Singing keyboardist Simon F was half of a mid-’80s British flop-in-the-pan called Intaferon; ex-partner Simon G is one of the guitarists on his first solo album. Gun takes its best shot right at the start, leading off with a histrionic version of the Hoodoo Gurus’ indestructible “I Want You Back” complete with a blinding Steve Stevens solo, and heads downhill from there. Despite an annoying synthesizer squeal, the mock-Bowie pop of “Baby Pain” isn’t bad; everything else on this half-baked, unoriginal synth-dance LP is.
Never Never Land begins with “New York Girl,” which blends ticking sequencers, surging guitar chords and a wall of backing vocals: the resemblance to Billy Idol’s early records is unmistakable. But so is the marked difference in vocalists. Elsewhere, Simon fails to lay a glove on funk, botches the Beach Boys allusion on “American Dream,” makes assorted absurd lyrical assertions and generally bores his way through two sides of an insipid attempt to squeeze talent out of recording studio walls.

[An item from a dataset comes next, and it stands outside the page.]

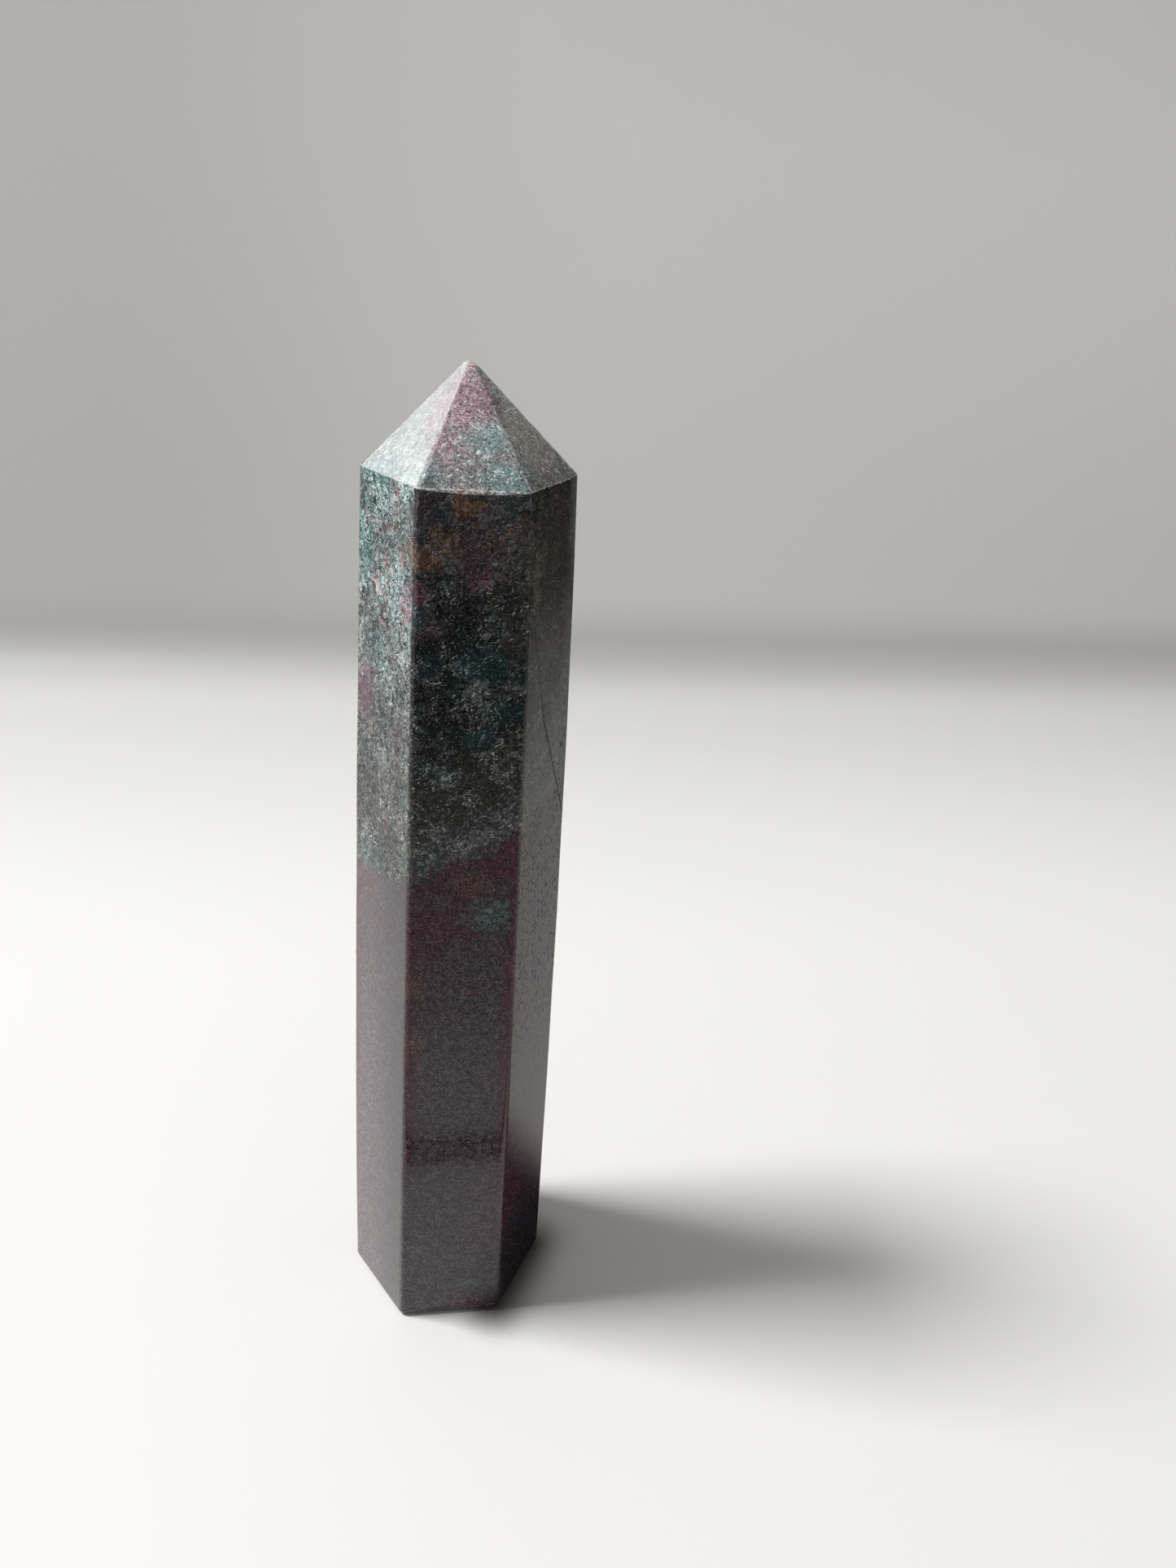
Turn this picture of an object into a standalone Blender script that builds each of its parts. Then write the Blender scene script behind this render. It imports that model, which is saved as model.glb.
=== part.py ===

Corralling a guitarist, drummer and keyboard player, Simon then formed F Machine and set about imitating his Idol in earnest. On Here Comes the 21st Century (the cover of which charmingly pictures a dozen infamous murderers, from Hitler to David “Son of Sam” Berkowitz: is there a rock’n’roll message here?) he assembles an overproduced collection of riffs learned from Rebel Yell, this asshole nonchalantly endorses rape and drug abuse, complains about “Too Many White People” (“Gonna get a gun, gonna kill me some / Won’t that be a lot of fun”) and sings lines like “I want to raise my fist / To my sexy terrorist / Escape from Czechoslovakia / Make love in the back of her daddy’s car” as if such wanton stupidity actually meant something.